### Set task
Repeat everything from the line holding "What OpenSCAD source" to the line holding "a flat down.", inclusive, exactly. Leave out the rest.

Records from a dataset
++++++++++

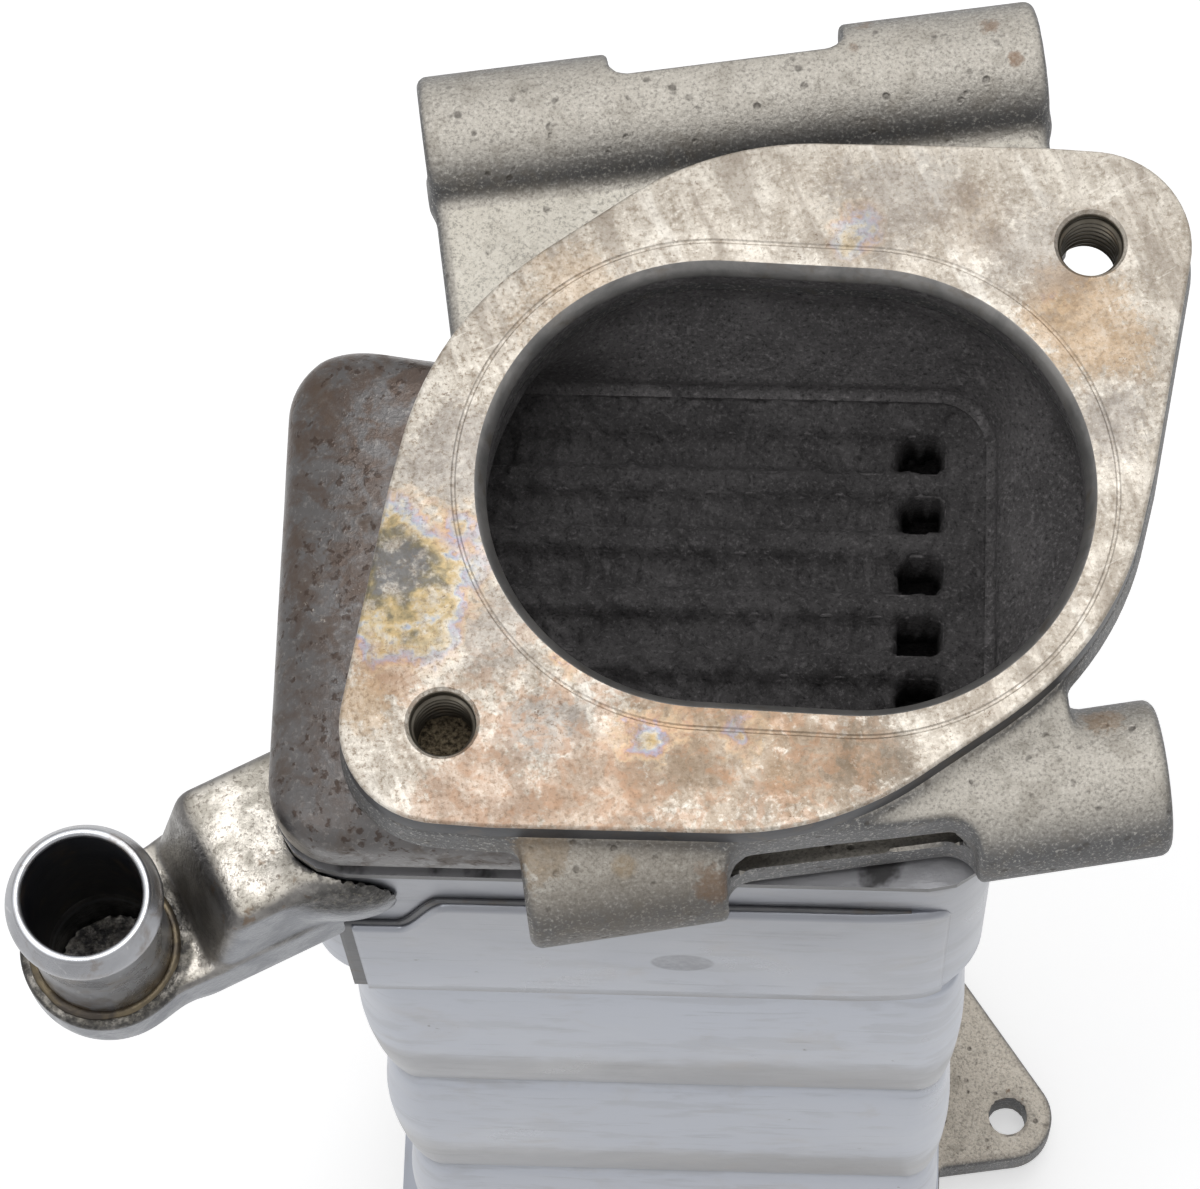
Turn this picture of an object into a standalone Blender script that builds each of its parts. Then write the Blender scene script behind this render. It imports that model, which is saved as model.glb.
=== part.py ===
"""EGR cooler: a stainless gas-to-coolant heat exchanger standing on its outlet flange.

Exhaust gas enters the cast inlet flange on top, runs down six flat finned tubes and leaves
through the outlet flange at the foot. Coolant enters by the elbow on the upper left, fills the
shell round the tubes and leaves by the spigot low on the back.

Frame: metres, +Z up along the tubes, the ribbed front of the shell faces -Y, and the origin is
the bottom centre of the whole object's box.
"""
import math

import bmesh
import bpy
from mathutils import Matrix, Vector

MM = 0.001
GAP = 0.3 * MM

# Height and the pieces along it, measured from each flange face inwards
HEIGHT = 330 * MM
FLANGE_DEPTH = 9.7 * MM
FLANGE_BAND = 4.0 * MM
FLANGE_EDGE = 0.4 * MM
PORT_CHAMFER = 0.7 * MM
TANK_DEPTH = 14.4 * MM
TANK_LIP_DEPTH = 10.6 * MM
HEADER_THICKNESS = 1.5 * MM
COLLAR_HEIGHT = 52 * MM

# Body shell round the tubes
SHELL_HALF_X = 38.5 * MM
SHELL_HALF_Y = 31.0 * MM
SHELL_CORNER = 3.5 * MM
SHELL_WALL = 1.2 * MM
RIB_COUNT = 3
RIB_HEIGHT = 2.2 * MM
RIB_LEFT_HEIGHT = 3.4 * MM
RIB_RIGHT_HEIGHT = 1.8 * MM
RIB_CORNER = 7.0 * MM
RIB_POWER = 0.55
TONGUE_HEIGHT = 41.3 * MM
TONGUE_WALL = 0.8 * MM
TONGUE_LEFT = -SHELL_HALF_X
TONGUE_RIGHT_INSET = 2.0 * MM
TONGUE_RIGHT = SHELL_HALF_X - TONGUE_RIGHT_INSET
TONGUE_STEP_WIDTH = 11.8 * MM
TONGUE_STEP_SLOPE = 5.4 * MM
TONGUE_STEP_DROP = 11.3 * MM
TONGUE_STEP_CORNER = 4.0 * MM
TONGUE_ROOT = 0.8 * MM

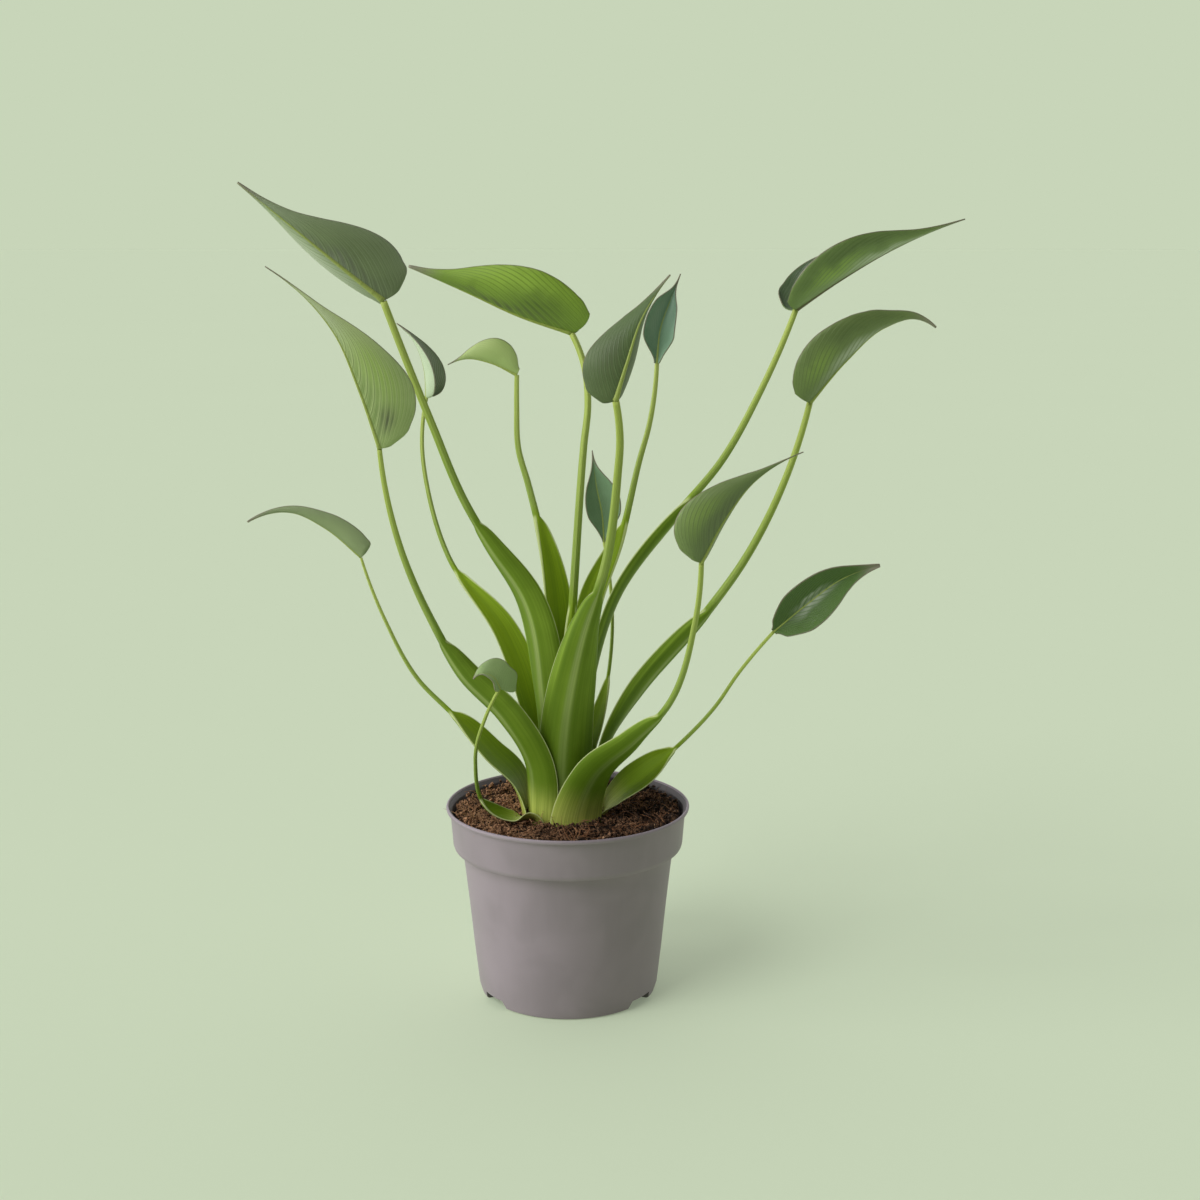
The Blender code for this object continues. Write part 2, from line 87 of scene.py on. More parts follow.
# %% Mesh helpers
def finished(name, bm, *skins, smooth=True, sharp=None, merge=True):
    """Turn a closed mesh drawn in millimetres into an object of that name."""
    if merge:
        bmesh.ops.remove_doubles(bm, verts=bm.verts, dist=0.001)
        bmesh.ops.recalc_face_normals(bm, faces=bm.faces)
    bmesh.ops.scale(bm, vec=(MM, MM, MM), verts=bm.verts)
    mesh = bpy.data.meshes.new(name)
    bm.to_mesh(mesh)
    bm.free()
    mesh.polygons.foreach_set("use_smooth", [smooth] * len(mesh.polygons))
    if sharp is not None:
        mesh.set_sharp_from_angle(angle=math.radians(sharp))
    for skin in skins:
        mesh.materials.append(skin)
    obj = bpy.data.objects.new(name, mesh)
    bpy.context.scene.collection.objects.link(obj)
    return obj


def kept(obj, slot, *nodes):
    """Let a piece ride on the plant and stand for CAD nodes; the slot is not used."""
    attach(obj, "root")
    if nodes:
        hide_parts(*nodes)
    print(obj.name, "faces", len(obj.data.polygons), "for", nodes)


def blend(a, b, share):
    return a + (b - a) * share


def ease_over(x, start, length):
    """0 up to the start, 1 from start plus length on, and a soft step in between."""
    share = min(1.0, max(0.0, (x - start) / length))
    return share * share * (3.0 - 2.0 * share)


# %% [markdown]
# ## Small helpers for materials
#
# A material is a tree of nodes. `add` puts one node in a tree and fills or links its inputs, so a
# material can be written as a few plain lines. `layered` lays masks of colour over a first colour,
# like glazes. Colours are written as the familiar 0-255 values of a screen and turned into the
# linear light that the shader works in.

# %% Material helpers
def srgb(red, green, blue):
    """Screen colour to linear colour, with full alpha."""
    found = []
    for value in (red, green, blue):
        c = value / 255.0
        found.append(c / 12.92 if c <= 0.04045 else ((c + 0.055) / 1.055) ** 2.4)
    return (*found, 1.0)


def add(tree, kind, inputs=None, out=0, **settings):
    """Add a node, set what it needs, link or fill its inputs, and return one of its outputs."""
    made = tree.nodes.new("ShaderNode" + kind)
    for name, value in settings.items():
        setattr(made, name, value)
    for key, value in (inputs or {}).items():
        if isinstance(value, bpy.types.NodeSocket):
            tree.links.new(value, made.inputs[key])
        else:
            made.inputs[key].default_value = value
    return made.outputs[out]


def calc(tree, operation, a, b=0.0, c=0.0):
    return add(tree, "Math", {0: a, 1: b, 2: c}, operation=operation)


def times(tree, a, b):
    return calc(tree, "MULTIPLY", a, b)


def mixed(tree, share, a, b, kind="MIX"):
    return add(tree, "Mix", {0: share, 6: a, 7: b}, out=2, data_type="RGBA", blend_type=kind)


def layered(tree, colour, *layers):
    """Lay (mask, strength, colour) layers over a colour, one after the other."""
    for mask, strength, tint in layers:
        colour = mixed(tree, times(tree, mask, strength), colour, tint)
    return colour


def ramp(tree, value, low, high):
    """0 at low, 1 at high, with a soft start and end."""
    return add(
        tree, "MapRange", {0: value, 1: low, 2: high}, interpolation_type="SMOOTHSTEP"
    )


def bump(tree, value, middle, reach):
    """1 where the value is at the middle, falling to 0 at its reach on both sides."""
    away = calc(tree, "ABSOLUTE", calc(tree, "SUBTRACT", value, middle))
    return ramp(tree, away, reach, 0.0)


def along_axis(tree, axis, at):
    """How far a place lies along an axis."""
    return add(tree, "VectorMath", {0: at, 1: axis}, out=1, operation="DOT_PRODUCT")


def attributes(tree, labels):
    return [add(tree, "Attribute", out=2, attribute_name=label) for label in labels]


def place(tree):
    """Where a point is on the object, in metres, in the CAD frame."""
    return add(tree, "TexCoord", out=3)


def new_material(name, roughness, **plain):
    """A material with its Principled shader, and values that are the same all over."""
    made = bpy.data.materials.new(name)
    made.use_nodes = True
    shader = made.node_tree.nodes["Principled BSDF"]
    shader.inputs["Roughness"].default_value = roughness
    for label, value in plain.items():
        shader.inputs[label.replace("_", " ")].default_value = value
    return made, made.node_tree, shader.inputs


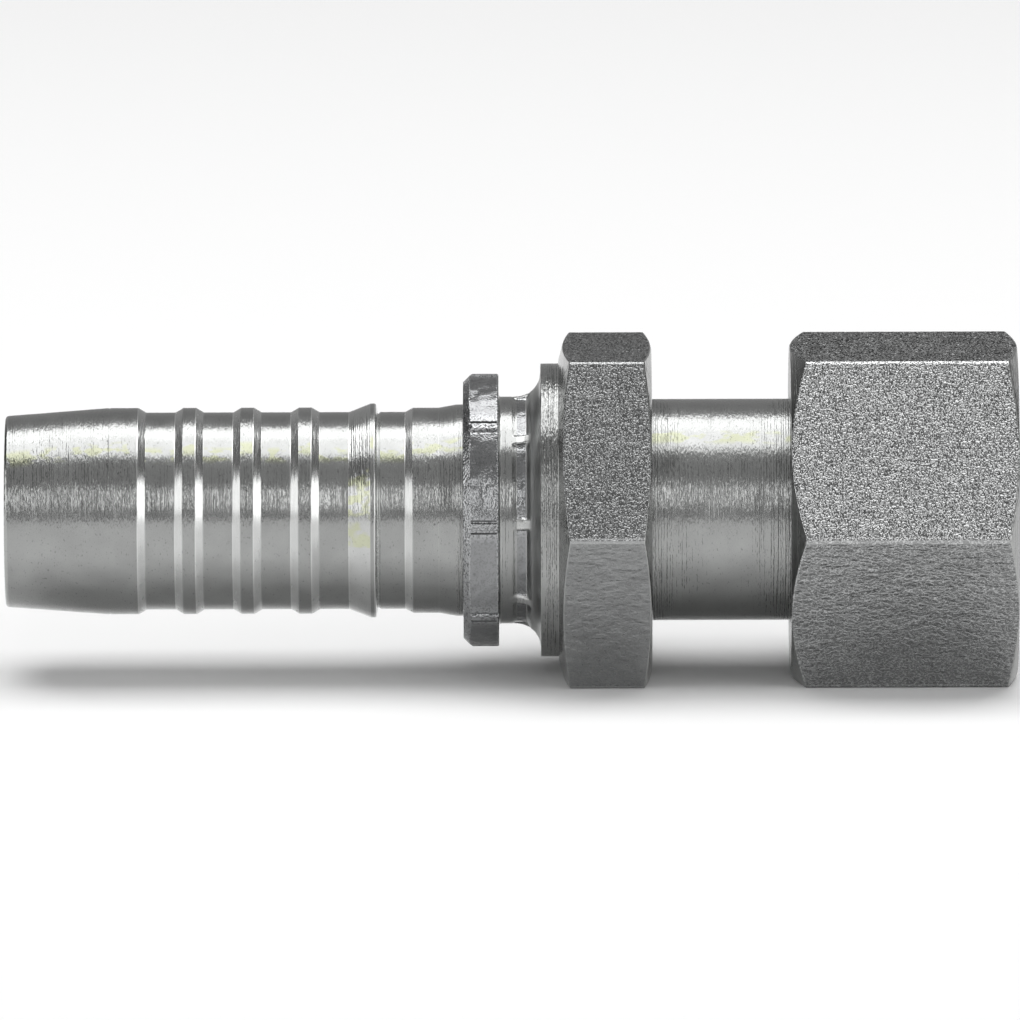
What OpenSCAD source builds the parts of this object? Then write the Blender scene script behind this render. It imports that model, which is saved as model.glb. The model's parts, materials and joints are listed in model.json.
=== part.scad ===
// Hydraulic hose fitting: a barbed tail, a hexagon collar crimped on it and a loose swivel nut.
// Each piece is drawn along +Z from the tip of the tail, then laid along +X with a flat down.

/* [Hose tail] */
// Diameter of the flow bore through the stem
flow_bore_d = 15.5; // [12:0.25:16.5]
// Diameter at the tip of the tail
tip_d = 18.5; // [17.5:0.1:19.2]
// Rounding of the outer edge of the tip
tip_round = 0.35; // [0.1:0.05:0.5]
// Length of the tapered lead-in
lead_in_len = 10.1; // [6:0.1:14]
// Diameter of the lands and ridges that grip the hose
land_d = 20; // [19.7:0.05:20.5]
// Length of the first land
first_land_len = 2.8; // [1.5:0.1:5]
// Diameter at the floor of the grooves
groove_d = 19.1; // [18.2:0.05:19.5]
// Length of a groove's floor
groove_len = 2.85; // [1.5:0.05:4]
// Length of a groove's sloped side
flank_len = 0.75; // [0.45:0.05:1.2]
// Number of ridges between the first land and the barb
ridge_count = 3; // [1:1:6]
// Length of a ridge's top
ridge_len = 1.25; // [0.6:0.05:2.5]
// Rounding of the edges of lands, ridges and grooves
edge_round = 0.2; // [0.05:0.05:0.3]
// Rounding of the barb's crest
barb_round = 0.1; // [0.05:0.01:0.15]
// Diameter at the crest of the barb
barb_d = 20.75; // [20.55:0.05:21.2]
// Length of the barb's ramp
barb_ramp_len = 2.1; // [1.2:0.1:4]
// Length of the barb's crest
barb_crest_len = 0.5; // [0.3:0.05:1]
// Lean of the barb's back face along the stem
barb_back_len = 0.2; // [0.1:0.05:0.5]
// Depth of the undercut at the foot of the barb's back face
barb_undercut = 0.2; // [0.05:0.05:0.35]
// Length of the undercut
undercut_len = 0.25; // [0.15:0.05:0.6]
// Length of the groove behind the barb, without the undercut
back_groove_len = 2.4; // [1.2:0.1:4]
// Diameter of the last land
last_land_d = 19.9; // [19.6:0.05:20.3]
// Length of the last land
last_land_len = 2.5; // [1.5:0.1:5]
// Length of the cone that leads up to the collar's seat
seat_cone_len = 1.7; // [1:0.1:3]
// Diameter of the collar's seat on the stem
seat_d = 20.5; // [20.35:0.05:20.8]
// Length of the seat left bare in front of the collar
bare_seat_len = 0.65; // [0.2:0.1:2]
// Chamfer inside the tip of the tail
tip_bore_chamfer = 0.4; // [0.2:0.05:0.6]

/* [Crimped collar] */
// Length of the locking collar
collar_len = 3.45; // [2.8:0.05:6]
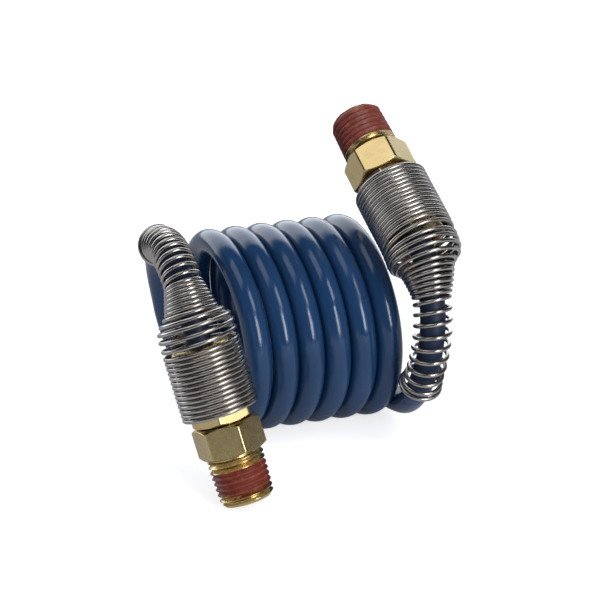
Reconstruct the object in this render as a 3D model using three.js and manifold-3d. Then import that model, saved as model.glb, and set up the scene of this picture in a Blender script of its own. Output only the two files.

++++++++++

### Complete output
What OpenSCAD source builds the parts of this object? Then write the Blender scene script behind this render. It imports that model, which is saved as model.glb. The model's parts, materials and joints are listed in model.json.
=== part.scad ===
// Hydraulic hose fitting: a barbed tail, a hexagon collar crimped on it and a loose swivel nut.
// Each piece is drawn along +Z from the tip of the tail, then laid along +X with a flat down.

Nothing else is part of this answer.